— Data section —
.....

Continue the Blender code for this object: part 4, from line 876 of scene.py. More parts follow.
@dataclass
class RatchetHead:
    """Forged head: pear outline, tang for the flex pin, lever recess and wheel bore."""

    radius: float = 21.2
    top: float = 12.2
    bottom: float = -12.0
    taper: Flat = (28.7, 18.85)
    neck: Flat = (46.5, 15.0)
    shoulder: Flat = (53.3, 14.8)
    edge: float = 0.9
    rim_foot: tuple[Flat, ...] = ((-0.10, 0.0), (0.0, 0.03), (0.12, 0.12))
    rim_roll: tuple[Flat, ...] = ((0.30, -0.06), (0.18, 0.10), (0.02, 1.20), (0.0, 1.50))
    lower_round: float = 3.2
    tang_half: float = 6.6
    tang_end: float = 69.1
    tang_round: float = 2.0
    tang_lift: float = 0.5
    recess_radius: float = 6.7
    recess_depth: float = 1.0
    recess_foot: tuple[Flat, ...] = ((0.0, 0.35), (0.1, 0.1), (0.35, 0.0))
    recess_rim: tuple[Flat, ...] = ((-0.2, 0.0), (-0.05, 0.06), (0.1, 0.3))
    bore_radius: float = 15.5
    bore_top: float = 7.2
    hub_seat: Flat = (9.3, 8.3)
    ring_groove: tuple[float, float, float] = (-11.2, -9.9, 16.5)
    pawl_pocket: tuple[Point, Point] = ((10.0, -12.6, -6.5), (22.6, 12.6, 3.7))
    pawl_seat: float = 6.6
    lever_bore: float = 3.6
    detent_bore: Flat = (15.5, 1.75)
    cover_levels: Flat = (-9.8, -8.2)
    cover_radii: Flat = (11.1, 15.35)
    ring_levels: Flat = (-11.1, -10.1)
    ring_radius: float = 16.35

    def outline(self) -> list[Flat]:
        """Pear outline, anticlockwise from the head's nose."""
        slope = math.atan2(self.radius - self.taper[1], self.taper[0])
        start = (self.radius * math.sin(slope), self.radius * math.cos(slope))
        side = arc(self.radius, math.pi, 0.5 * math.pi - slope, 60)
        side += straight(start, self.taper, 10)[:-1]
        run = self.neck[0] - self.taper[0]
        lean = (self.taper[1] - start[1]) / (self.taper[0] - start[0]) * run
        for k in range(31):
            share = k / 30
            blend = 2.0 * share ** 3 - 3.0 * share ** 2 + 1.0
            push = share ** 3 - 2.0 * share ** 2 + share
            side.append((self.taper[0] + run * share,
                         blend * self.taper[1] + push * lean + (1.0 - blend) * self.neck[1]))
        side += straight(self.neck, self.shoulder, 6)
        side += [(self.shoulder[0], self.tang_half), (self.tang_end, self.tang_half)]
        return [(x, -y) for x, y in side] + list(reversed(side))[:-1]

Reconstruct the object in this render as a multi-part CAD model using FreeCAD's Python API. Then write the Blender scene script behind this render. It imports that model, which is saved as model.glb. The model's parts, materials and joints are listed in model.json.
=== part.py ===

.....

— Aim —
Exactly as written, give the line containing "Reconstruct the object" and all remaining lines of the records.

— Finished task —
Reconstruct the object in this render as a multi-part CAD model using FreeCAD's Python API. Then write the Blender scene script behind this render. It imports that model, which is saved as model.glb. The model's parts, materials and joints are listed in model.json.
=== part.py ===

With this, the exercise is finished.